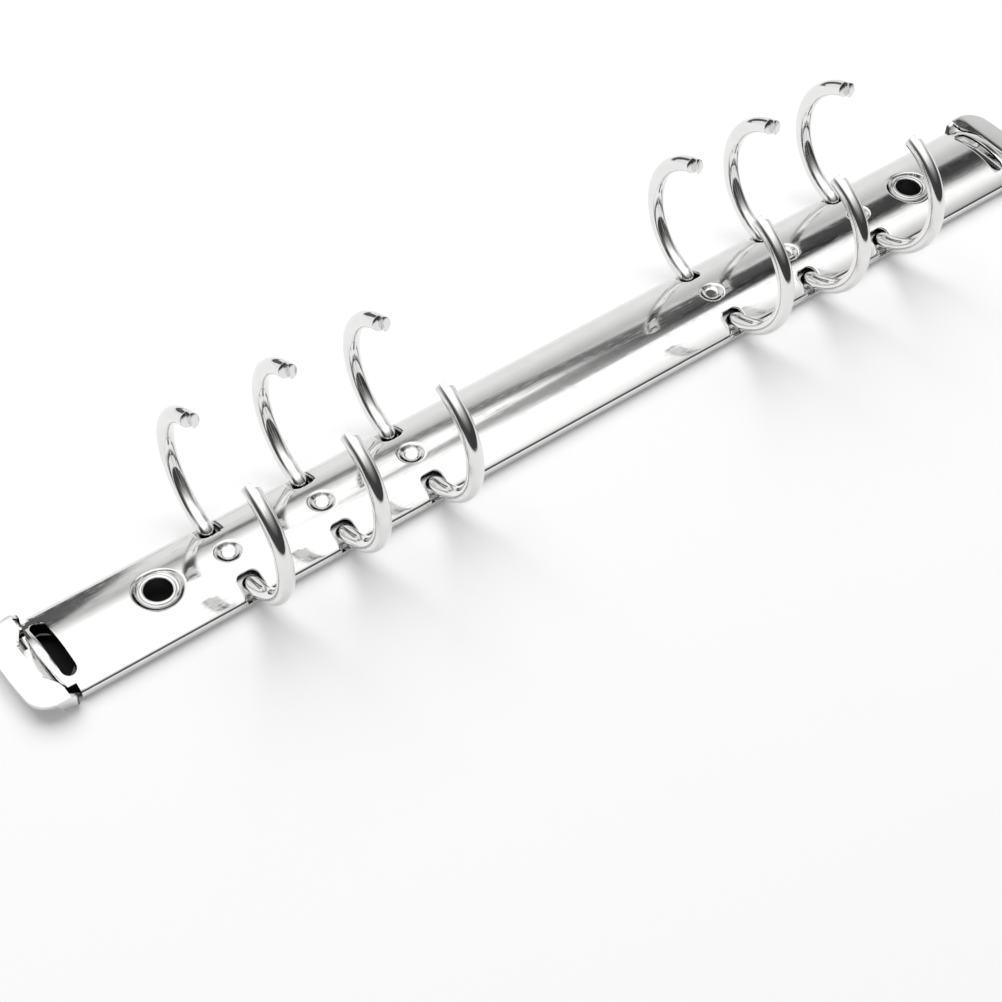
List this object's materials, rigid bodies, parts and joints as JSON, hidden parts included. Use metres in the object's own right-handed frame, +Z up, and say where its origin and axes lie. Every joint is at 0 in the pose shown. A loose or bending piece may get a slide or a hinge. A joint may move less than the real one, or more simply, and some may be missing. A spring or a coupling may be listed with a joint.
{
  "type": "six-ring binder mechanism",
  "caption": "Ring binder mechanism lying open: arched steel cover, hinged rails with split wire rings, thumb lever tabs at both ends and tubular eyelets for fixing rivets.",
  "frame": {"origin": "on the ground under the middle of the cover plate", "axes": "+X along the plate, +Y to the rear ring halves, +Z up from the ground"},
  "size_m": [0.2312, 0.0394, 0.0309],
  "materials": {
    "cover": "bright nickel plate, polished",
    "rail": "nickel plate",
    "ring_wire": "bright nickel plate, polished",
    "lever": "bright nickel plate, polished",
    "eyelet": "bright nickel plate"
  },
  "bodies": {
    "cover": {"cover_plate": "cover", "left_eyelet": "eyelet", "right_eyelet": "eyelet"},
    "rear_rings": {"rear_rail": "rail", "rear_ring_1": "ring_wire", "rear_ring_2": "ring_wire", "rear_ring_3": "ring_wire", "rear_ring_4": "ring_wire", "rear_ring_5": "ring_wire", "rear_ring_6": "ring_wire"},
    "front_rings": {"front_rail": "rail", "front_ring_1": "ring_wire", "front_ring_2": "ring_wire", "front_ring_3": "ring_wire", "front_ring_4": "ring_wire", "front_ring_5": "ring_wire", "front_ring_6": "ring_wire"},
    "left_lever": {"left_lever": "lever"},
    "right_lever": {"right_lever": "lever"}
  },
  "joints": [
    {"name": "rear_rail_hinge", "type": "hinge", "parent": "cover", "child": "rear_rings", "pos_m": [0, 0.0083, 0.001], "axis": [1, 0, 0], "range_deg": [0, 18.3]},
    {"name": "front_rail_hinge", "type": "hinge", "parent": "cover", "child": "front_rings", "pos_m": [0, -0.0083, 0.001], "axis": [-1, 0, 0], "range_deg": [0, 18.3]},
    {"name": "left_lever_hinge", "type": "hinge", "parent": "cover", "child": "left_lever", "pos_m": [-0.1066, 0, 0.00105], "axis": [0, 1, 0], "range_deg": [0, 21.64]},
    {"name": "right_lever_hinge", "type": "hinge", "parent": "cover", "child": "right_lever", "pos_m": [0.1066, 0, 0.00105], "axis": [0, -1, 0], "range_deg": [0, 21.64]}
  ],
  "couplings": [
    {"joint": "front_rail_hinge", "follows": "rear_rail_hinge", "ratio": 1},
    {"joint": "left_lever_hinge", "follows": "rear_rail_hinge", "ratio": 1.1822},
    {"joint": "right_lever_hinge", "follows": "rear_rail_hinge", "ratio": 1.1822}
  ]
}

■ ■ ■ ■

Output all of the material, please, exactly as it stands.

**THE ANSWER**
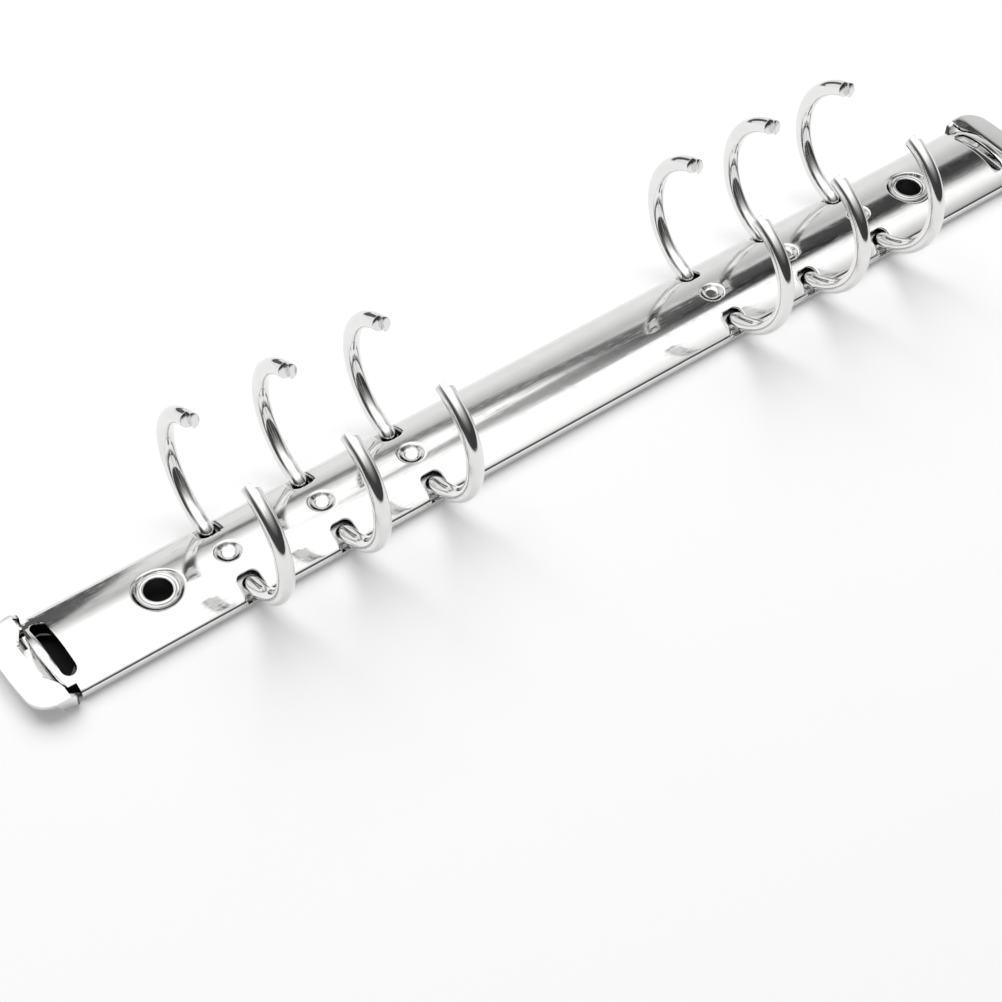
List this object's materials, rigid bodies, parts and joints as JSON, hidden parts included. Use metres in the object's own right-handed frame, +Z up, and say where its origin and axes lie. Every joint is at 0 in the pose shown. A loose or bending piece may get a slide or a hinge. A joint may move less than the real one, or more simply, and some may be missing. A spring or a coupling may be listed with a joint.
{
  "type": "six-ring binder mechanism",
  "caption": "Ring binder mechanism lying open: arched steel cover, hinged rails with split wire rings, thumb lever tabs at both ends and tubular eyelets for fixing rivets.",
  "frame": {"origin": "on the ground under the middle of the cover plate", "axes": "+X along the plate, +Y to the rear ring halves, +Z up from the ground"},
  "size_m": [0.2312, 0.0394, 0.0309],
  "materials": {
    "cover": "bright nickel plate, polished",
    "rail": "nickel plate",
    "ring_wire": "bright nickel plate, polished",
    "lever": "bright nickel plate, polished",
    "eyelet": "bright nickel plate"
  },
  "bodies": {
    "cover": {"cover_plate": "cover", "left_eyelet": "eyelet", "right_eyelet": "eyelet"},
    "rear_rings": {"rear_rail": "rail", "rear_ring_1": "ring_wire", "rear_ring_2": "ring_wire", "rear_ring_3": "ring_wire", "rear_ring_4": "ring_wire", "rear_ring_5": "ring_wire", "rear_ring_6": "ring_wire"},
    "front_rings": {"front_rail": "rail", "front_ring_1": "ring_wire", "front_ring_2": "ring_wire", "front_ring_3": "ring_wire", "front_ring_4": "ring_wire", "front_ring_5": "ring_wire", "front_ring_6": "ring_wire"},
    "left_lever": {"left_lever": "lever"},
    "right_lever": {"right_lever": "lever"}
  },
  "joints": [
    {"name": "rear_rail_hinge", "type": "hinge", "parent": "cover", "child": "rear_rings", "pos_m": [0, 0.0083, 0.001], "axis": [1, 0, 0], "range_deg": [0, 18.3]},
    {"name": "front_rail_hinge", "type": "hinge", "parent": "cover", "child": "front_rings", "pos_m": [0, -0.0083, 0.001], "axis": [-1, 0, 0], "range_deg": [0, 18.3]},
    {"name": "left_lever_hinge", "type": "hinge", "parent": "cover", "child": "left_lever", "pos_m": [-0.1066, 0, 0.00105], "axis": [0, 1, 0], "range_deg": [0, 21.64]},
    {"name": "right_lever_hinge", "type": "hinge", "parent": "cover", "child": "right_lever", "pos_m": [0.1066, 0, 0.00105], "axis": [0, -1, 0], "range_deg": [0, 21.64]}
  ],
  "couplings": [
    {"joint": "front_rail_hinge", "follows": "rear_rail_hinge", "ratio": 1},
    {"joint": "left_lever_hinge", "follows": "rear_rail_hinge", "ratio": 1.1822},
    {"joint": "right_lever_hinge", "follows": "rear_rail_hinge", "ratio": 1.1822}
  ]
}